«Pandemia fez ultrapassar várias barreiras de experimentação»
Apesar do impacto negativo na saúde e economia, a Covid-19 veio acelerar a adopção de comportamentos digitais por parte de muitos consumidores que, de outra forma, seria difícil de se concretizar.
Na 14.ª Conferência Marketeer, António Casanova, CEO da Unilever, refere que assistimos a uma fase de e-Everything, ou seja, um cenário em que a penetração do digital ganhou uma (ainda) maior preponderância. «Hoje, anda tudo à volta do digital. As entregas aumentaram substancialmente, chegando a novos grupos cuja penetração seria muito difícil sem este contexto. Ultrapassaram-se várias barreiras de experimentação e este é um mercado que ficará connosco durante muito tempo», afirma.

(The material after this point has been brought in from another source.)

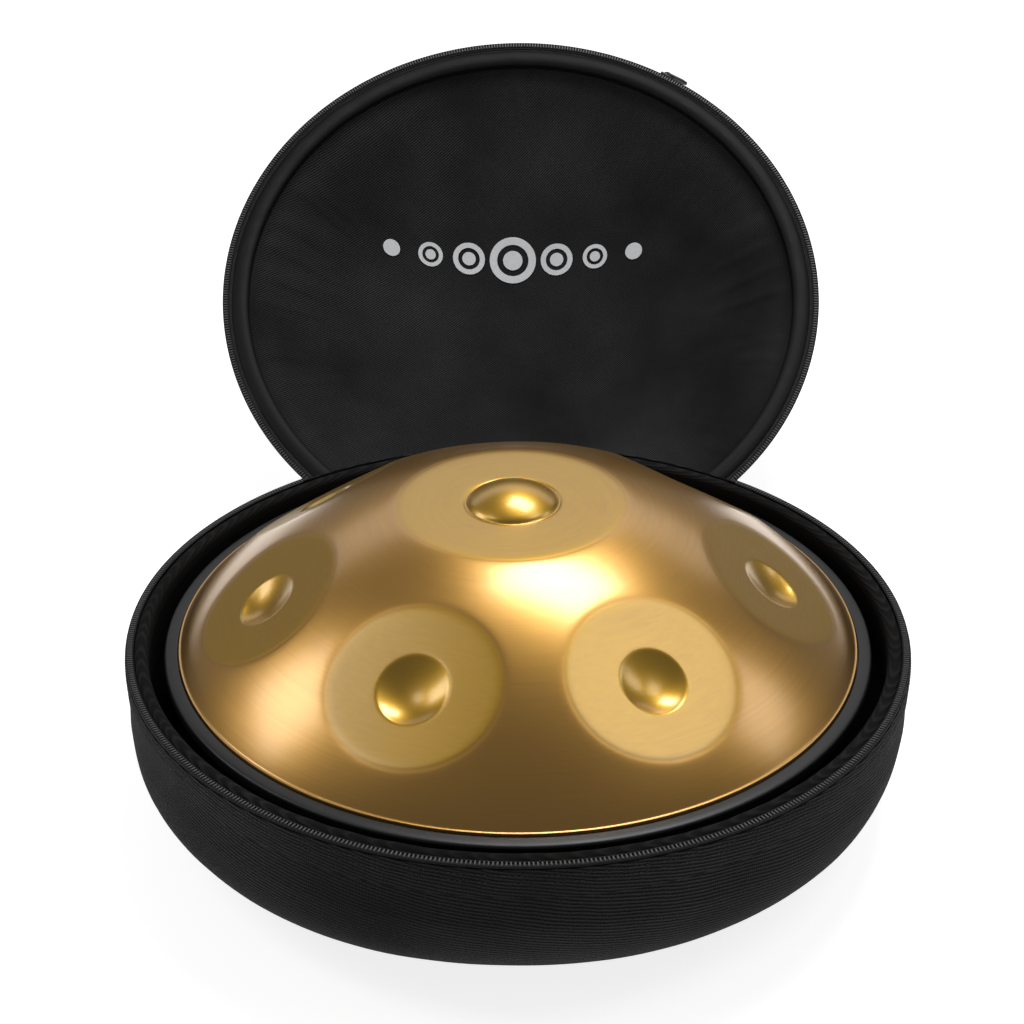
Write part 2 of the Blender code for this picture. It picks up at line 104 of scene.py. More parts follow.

Outro dos impactos da pandemia foi o aumento considerável do consumo de produtos para o lar, uma vez que consumidor foi obrigado a basear a sua vida na casa e na família. «Temos uma vida familiar muito mais centrada que há seis meses. Há uma tendência enorme para uma vida limpa, no que respeita à higiene e limpeza, que se traduz num mercado de 10 milhões de euros que não existia há seis meses», destaca.
Este fenómeno deve-se ao clima de medo junto da população, que se reflecte no aumento da compra de produtos específicos. No entanto, António Casanova afirma que há segmentos de produto recentes que não irão durar mais do que um ano, como o das máscaras ou luvas de protecção.
António Casanova prevê ainda, com base neste incremento do mercado do consumo em casa, que o mercado fora de casa não deverá recuperar nos próximos dois ou três anos.
Outra das tendências que se acentuou e deverá permanecer é uma maior preocupação sustentável por parte das marcas. «Mesmo nos países mais afectados pela pandemia e em situações mais críticas, as marcas que seguiram o seu posicionamento e o seu propósito continuaram a vender bastante. Esta é uma lógica muito importante para várias indústrias, especialmente para o grande consumo, e não irá desaparecer», assegura.
Os desafios da recessão
António Casanova afirma que o segundo trimestre deste ano terá tido uma dimensão económica só conhecida em Portugal nos anos 90. «Estes últimos três meses provocaram uma recessão da economia equivalente aos últimos 20 anos de desenvolvimento. O que se espera é que tenhamos uma recessão massiva que fará as últimas parecerem “brincadeiras de crianças”», antevê o CEO da Unilever.
Assim, espera um 2021 e 2022 muito mais pequenos em dimensão económica face a 2019. E, em 2023, ainda que muito dificilmente, poderá ser possível igualar a performance de 2019. «Há economias que irão recuperar facilmente, como a Suécia e Alemanha, e no próximo ano já estarão como em 2019. Mas não será o nosso caso», realça.
Quanto ao grande consumo, relativamente ao último trimestre do ano, verifica-se que o preço médio das categorias está a baixar bastante, com o aumento da relevância das marcas próprias. «A dinâmica de promoção será mais forte e as marcas deverão focar-se em produtos mais adaptados a uma lógica recessiva», explica.
No caso da Unilever, a companhia tem vindo a proceder a várias alterações. Metade do escritório foi encerrado e não voltará a abrir. «A lógica do teletrabalho ganhará maior relevância no futuro», explica. Perante os desafios que se avizinham, António Casanova afirma que a Unilever irá focar-se nas grandes marcas e produtos, cortando as marcas de menor dimensão.
O CEO afirma que o mais importante é manter a flexibilidade, tendo várias alternativas em aberto para os próximos tempos, para que as marcas estejam preparadas para qualquer que seja a realidade com que se deparem.